• [EXERCISE BRIEF]: Copy every line with the string "JSON" in it.

• [RECORDED DATA]:

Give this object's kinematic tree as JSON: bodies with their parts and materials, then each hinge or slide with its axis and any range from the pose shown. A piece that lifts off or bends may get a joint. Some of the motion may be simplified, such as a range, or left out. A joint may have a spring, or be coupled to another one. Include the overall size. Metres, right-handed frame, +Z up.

...

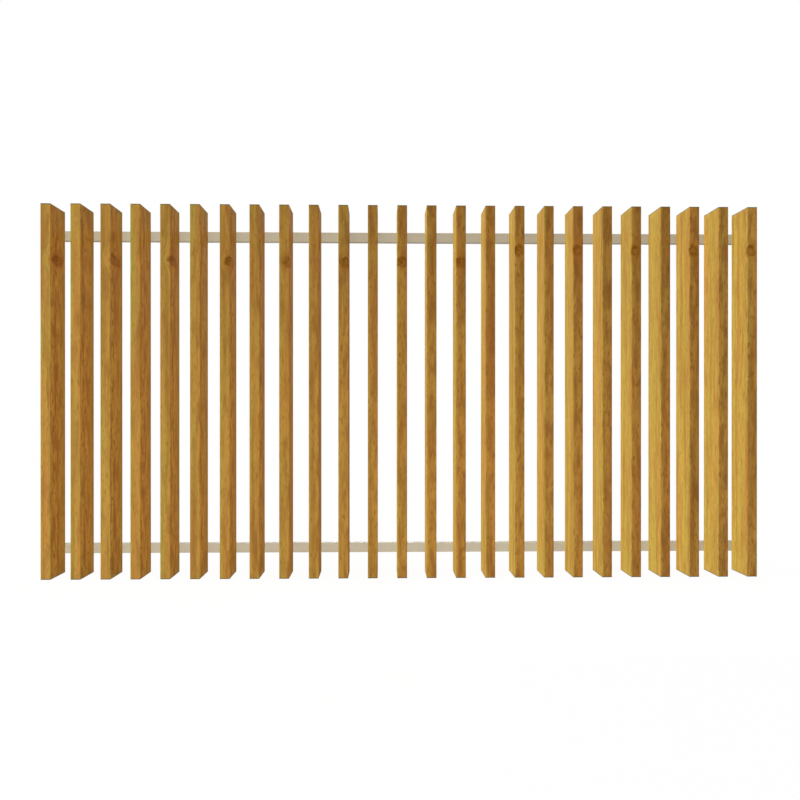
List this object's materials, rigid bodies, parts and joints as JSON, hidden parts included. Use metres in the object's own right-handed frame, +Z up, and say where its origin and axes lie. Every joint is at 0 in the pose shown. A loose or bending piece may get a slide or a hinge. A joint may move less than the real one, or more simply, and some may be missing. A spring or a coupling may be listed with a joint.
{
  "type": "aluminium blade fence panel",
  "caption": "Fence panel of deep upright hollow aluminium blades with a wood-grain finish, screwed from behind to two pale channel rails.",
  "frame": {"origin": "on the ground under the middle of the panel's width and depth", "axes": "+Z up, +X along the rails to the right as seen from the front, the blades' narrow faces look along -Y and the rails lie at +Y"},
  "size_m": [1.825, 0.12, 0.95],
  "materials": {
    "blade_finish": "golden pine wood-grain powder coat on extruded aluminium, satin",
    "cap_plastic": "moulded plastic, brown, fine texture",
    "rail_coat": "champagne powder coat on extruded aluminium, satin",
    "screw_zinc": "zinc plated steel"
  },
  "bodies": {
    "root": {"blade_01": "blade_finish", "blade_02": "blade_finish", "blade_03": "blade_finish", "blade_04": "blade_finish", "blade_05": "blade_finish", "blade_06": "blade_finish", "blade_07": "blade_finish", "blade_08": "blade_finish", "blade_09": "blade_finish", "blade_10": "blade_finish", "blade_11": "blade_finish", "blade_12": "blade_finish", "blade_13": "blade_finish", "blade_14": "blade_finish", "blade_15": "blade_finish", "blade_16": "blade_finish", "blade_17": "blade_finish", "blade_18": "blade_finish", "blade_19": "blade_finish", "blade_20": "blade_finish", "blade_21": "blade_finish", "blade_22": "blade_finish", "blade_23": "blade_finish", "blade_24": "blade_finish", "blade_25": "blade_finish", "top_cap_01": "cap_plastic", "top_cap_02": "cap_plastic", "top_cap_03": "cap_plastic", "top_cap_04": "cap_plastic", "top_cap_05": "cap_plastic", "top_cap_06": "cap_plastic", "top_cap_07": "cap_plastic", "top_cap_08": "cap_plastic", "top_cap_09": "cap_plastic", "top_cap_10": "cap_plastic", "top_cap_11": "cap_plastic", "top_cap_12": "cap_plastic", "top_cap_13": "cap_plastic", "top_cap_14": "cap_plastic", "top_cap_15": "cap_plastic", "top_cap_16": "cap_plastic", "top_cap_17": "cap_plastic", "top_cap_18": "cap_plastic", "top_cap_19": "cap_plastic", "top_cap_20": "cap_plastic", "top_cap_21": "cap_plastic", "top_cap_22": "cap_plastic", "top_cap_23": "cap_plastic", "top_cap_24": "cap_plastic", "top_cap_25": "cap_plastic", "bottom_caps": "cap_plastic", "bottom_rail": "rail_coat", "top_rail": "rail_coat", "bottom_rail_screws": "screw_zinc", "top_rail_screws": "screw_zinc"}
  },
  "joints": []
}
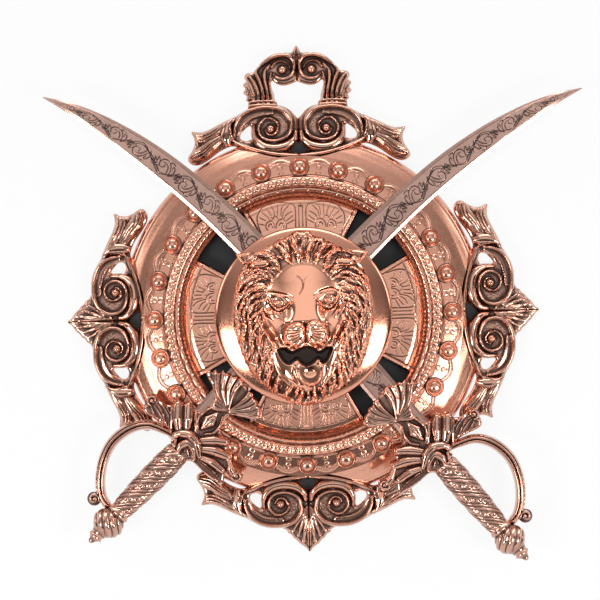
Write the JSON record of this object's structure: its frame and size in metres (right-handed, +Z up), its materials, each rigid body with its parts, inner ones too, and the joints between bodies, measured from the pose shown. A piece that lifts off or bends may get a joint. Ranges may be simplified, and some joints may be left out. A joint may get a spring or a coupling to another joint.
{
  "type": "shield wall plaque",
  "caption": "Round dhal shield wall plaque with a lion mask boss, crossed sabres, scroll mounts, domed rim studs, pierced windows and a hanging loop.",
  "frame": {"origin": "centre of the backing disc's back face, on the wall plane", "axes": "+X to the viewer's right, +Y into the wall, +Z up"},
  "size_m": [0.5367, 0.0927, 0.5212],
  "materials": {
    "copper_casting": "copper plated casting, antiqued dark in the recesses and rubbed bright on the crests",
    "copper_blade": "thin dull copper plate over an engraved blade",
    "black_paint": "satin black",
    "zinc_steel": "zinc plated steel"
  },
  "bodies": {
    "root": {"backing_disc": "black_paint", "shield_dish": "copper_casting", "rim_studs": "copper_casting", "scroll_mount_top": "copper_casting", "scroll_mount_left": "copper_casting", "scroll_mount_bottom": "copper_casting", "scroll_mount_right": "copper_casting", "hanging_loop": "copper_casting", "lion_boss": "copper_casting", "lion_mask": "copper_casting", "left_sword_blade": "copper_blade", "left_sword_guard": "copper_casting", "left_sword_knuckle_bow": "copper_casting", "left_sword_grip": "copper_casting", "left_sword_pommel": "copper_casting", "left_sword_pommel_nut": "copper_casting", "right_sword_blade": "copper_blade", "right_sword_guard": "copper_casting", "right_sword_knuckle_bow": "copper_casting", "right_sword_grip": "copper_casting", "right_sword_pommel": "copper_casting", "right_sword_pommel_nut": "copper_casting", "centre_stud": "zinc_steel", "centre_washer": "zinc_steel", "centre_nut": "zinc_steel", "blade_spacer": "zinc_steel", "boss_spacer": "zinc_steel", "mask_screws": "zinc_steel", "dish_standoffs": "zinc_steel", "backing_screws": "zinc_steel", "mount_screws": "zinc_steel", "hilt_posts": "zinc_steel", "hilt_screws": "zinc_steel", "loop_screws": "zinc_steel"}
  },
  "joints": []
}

• [RESPONSE TO THIS EXERCISE]:
Give this object's kinematic tree as JSON: bodies with their parts and materials, then each hinge or slide with its axis and any range from the pose shown. A piece that lifts off or bends may get a joint. Some of the motion may be simplified, such as a range, or left out. A joint may have a spring, or be coupled to another one. Include the overall size. Metres, right-handed frame, +Z up.
List this object's materials, rigid bodies, parts and joints as JSON, hidden parts included. Use metres in the object's own right-handed frame, +Z up, and say where its origin and axes lie. Every joint is at 0 in the pose shown. A loose or bending piece may get a slide or a hinge. A joint may move less than the real one, or more simply, and some may be missing. A spring or a coupling may be listed with a joint.
Write the JSON record of this object's structure: its frame and size in metres (right-handed, +Z up), its materials, each rigid body with its parts, inner ones too, and the joints between bodies, measured from the pose shown. A piece that lifts off or bends may get a joint. Ranges may be simplified, and some joints may be left out. A joint may get a spring or a coupling to another joint.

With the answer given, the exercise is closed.